After NCGA's board met Oct. 13, Ihnen said in an e-mail, "While disagreements within any industry are common and to be expected, it is vitally important that U.S. ethanol supporters work together on Capitol Hill. We have stressed this with our allies a number of times, and NCGA is moving forward with plans to work more closely with the Renewable Fuels Association and the American Coalition for Ethanol."

An RFA spokesman said the group would be "honored to continue working with NCGA and ACE to expand the market for American ethanol."

Brian Jennings, executive vice president of ACE, a South Dakota-based group that represents ethanol plants, farmers and investors, said, "The issues we have to tackle are so critically important, we all need to work together if we are going to prevail."

Buis said in an e-mail that Growth Energy would continue to pursue its goals.

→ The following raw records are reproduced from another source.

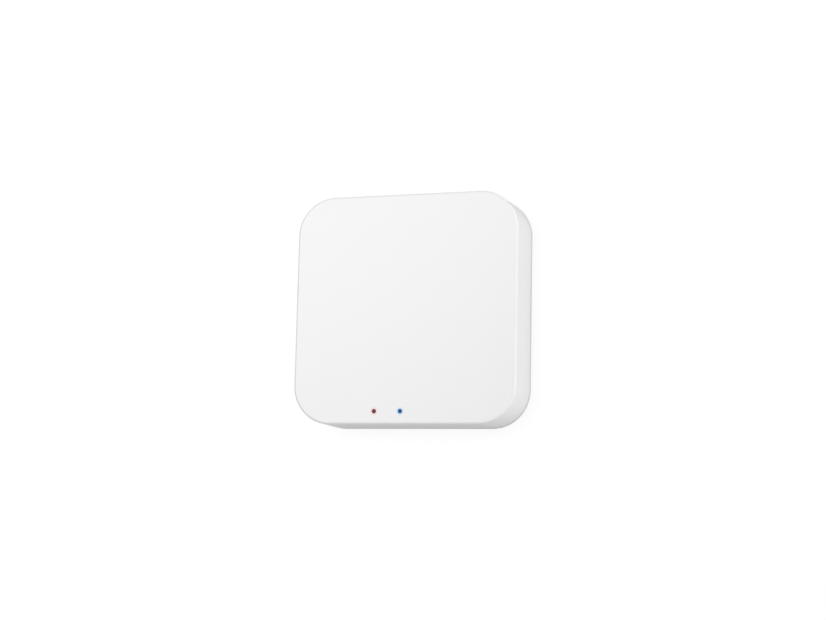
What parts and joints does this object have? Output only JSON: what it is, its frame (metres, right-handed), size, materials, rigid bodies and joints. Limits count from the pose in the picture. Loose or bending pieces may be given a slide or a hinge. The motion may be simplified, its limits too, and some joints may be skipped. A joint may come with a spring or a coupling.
{
  "type": "smart home hub",
  "caption": "Flat square wireless home hub with rounded corners, two indicator lights on its face, and a micro-USB inlet and reset button on one side.",
  "frame": {"origin": "on the table under the middle of the hub, which lies on its four rubber feet", "axes": "+Z out of the front face, up; +Y towards the side with the inlet and the reset button; the indicator lights are along the -Y edge"},
  "size_m": [0.06, 0.06, 0.016],
  "materials": {
    "white_plastic": "fine matt moulded white ABS",
    "grey_rubber": "soft grey silicone rubber",
    "label_film": "blank matt polyester label film",
    "red_lens": "clear light pipe, lit red",
    "blue_lens": "clear light pipe, lit blue",
    "led_body": "cast epoxy",
    "green_board": "green solder mask over glass-fibre laminate",
    "black_board": "black solder mask over glass-fibre laminate",
    "black_plastic": "moulded black plastic",
    "steel": "tin- or nickel-plated sheet steel",
    "gold": "gold-plated contact metal",
    "aluminium": "plain drawn aluminium",
    "ceramic": "fired ceramic"
  },
  "bodies": {
    "housing": {"blue_led": "led_body", "blue_led_resistor": "black_plastic", "blue_light_pipe": "blue_lens", "board_screw_1": "steel", "board_screw_2": "steel", "board_screw_3": "steel", "board_screw_4": "steel", "ferrite_bead": "black_plastic", "front_shell": "white_plastic", "input_capacitor_base": "black_plastic", "input_capacitor_can": "aluminium", "input_diode": "black_plastic", "input_fuse": "green_board", "main_board": "green_board", "output_capacitor_base": "black_plastic", "output_capacitor_can": "aluminium", "rear_cover": "white_plastic", "rear_label": "label_film", "red_led": "led_body", "red_led_resistor": "black_plastic", "red_light_pipe": "red_lens", "regulator_tab": "steel", "reset_resistor": "black_plastic", "reset_switch_base": "black_plastic", "reset_switch_cover": "steel", "reset_switch_dome": "steel", "rubber_foot_1": "grey_rubber", "rubber_foot_2": "grey_rubber", "rubber_foot_3": "grey_rubber", "rubber_foot_4": "grey_rubber", "usb_contact_1": "gold", "usb_contact_2": "gold", "usb_contact_3": "gold", "usb_contact_4": "gold", "usb_contact_5": "gold", "usb_insulator": "black_plastic", "usb_shell": "steel", "voltage_regulator": "black_plastic", "wifi_capacitor_1": "ceramic", "wifi_capacitor_2": "ceramic", "wifi_chip": "black_plastic", "wifi_module_board": "black_board", "wifi_shield_can": "steel", "zigbee_capacitor_1": "ceramic", "zigbee_capacitor_2": "ceramic", "zigbee_chip": "black_plastic", "zigbee_module_board": "black_board", "zigbee_shield_can": "steel"},
    "reset_button": {"reset_button_cap": "white_plastic", "reset_switch_plunger": "black_plastic"}
  },
  "joints": [
    {"name": "reset_press", "type": "slide", "parent": "housing", "child": "reset_button", "axis": [0, -1, 0], "range_m": [0, 0.0004], "stiffness_N_per_m": 4000, "springref_m": -0.0001}
  ]
}
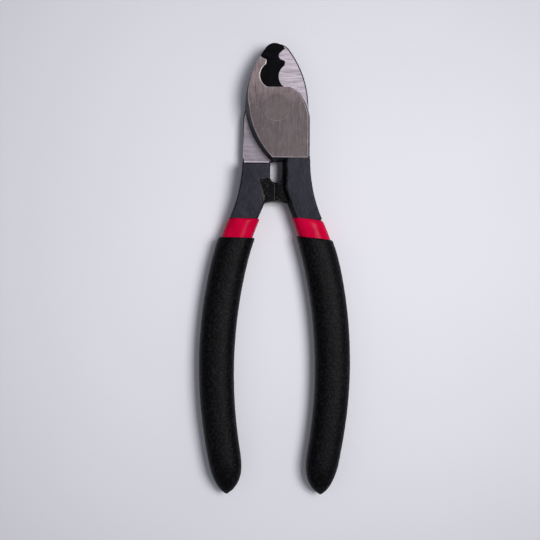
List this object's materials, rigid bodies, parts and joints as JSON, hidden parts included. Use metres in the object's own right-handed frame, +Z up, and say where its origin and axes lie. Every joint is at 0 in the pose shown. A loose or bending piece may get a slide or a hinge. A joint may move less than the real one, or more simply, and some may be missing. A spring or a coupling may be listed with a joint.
{
  "type": "hand cable cutter",
  "caption": "Hand shears for electrical cable: lapped, riveted jaws with curved cable and wire notches, stop lugs, and bowed handles in two-layer sleeves.",
  "frame": {"origin": "on the pivot axis, in the plane of the lower ground face of the head, which is also the plane the grips rest on", "axes": "+Y along the tool towards the ends of the jaws, +Z up along the pivot axis, +X towards the right-hand grip; the jaws are shut at rest"},
  "size_m": [0.0556, 0.1654, 0.012],
  "materials": {
    "forged_steel": "black coated forging with bare ground lap faces and ground outer faces",
    "rivet_steel": "ground flush with the outer faces",
    "red_sleeve": "glossy smooth inner sleeve",
    "black_grip": "finely textured matt outer sleeve"
  },
  "bodies": {
    "rear": {"rear_half": "forged_steel", "pivot_rivet": "rivet_steel", "rear_sleeve": "red_sleeve", "rear_grip": "black_grip"},
    "front": {"front_half": "forged_steel", "front_sleeve": "red_sleeve", "front_grip": "black_grip"}
  },
  "joints": [
    {"name": "pivot", "type": "hinge", "parent": "rear", "child": "front", "pos_m": [0, 0, 0.006], "axis": [0, 0, 1], "range_deg": [0, 40]}
  ]
}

"Growth Energy was created to be a proactive voice on behalf of domestic renewable fuels, the American farmer and ultimately the American economy," Buis said in an e-mail. "Growth Energy has provided valuable leadership in addressing the challenges -- dispelling the myths about food versus fuel; removing the arbitrary cap on ethanol blends; and seeking a congressional remedy to International Indirect Land Use Change penalties, one of the biggest threats to America's farmers and biofuels producers. We will continue to work with any group or individual that shares the vision of reducing our nation's dependence on foreign oil, creating jobs in rural America, improving our environment and revitalizing our rural communities. In the meantime, we will continue to do what's best for the American economy, and what's best for the American farmer."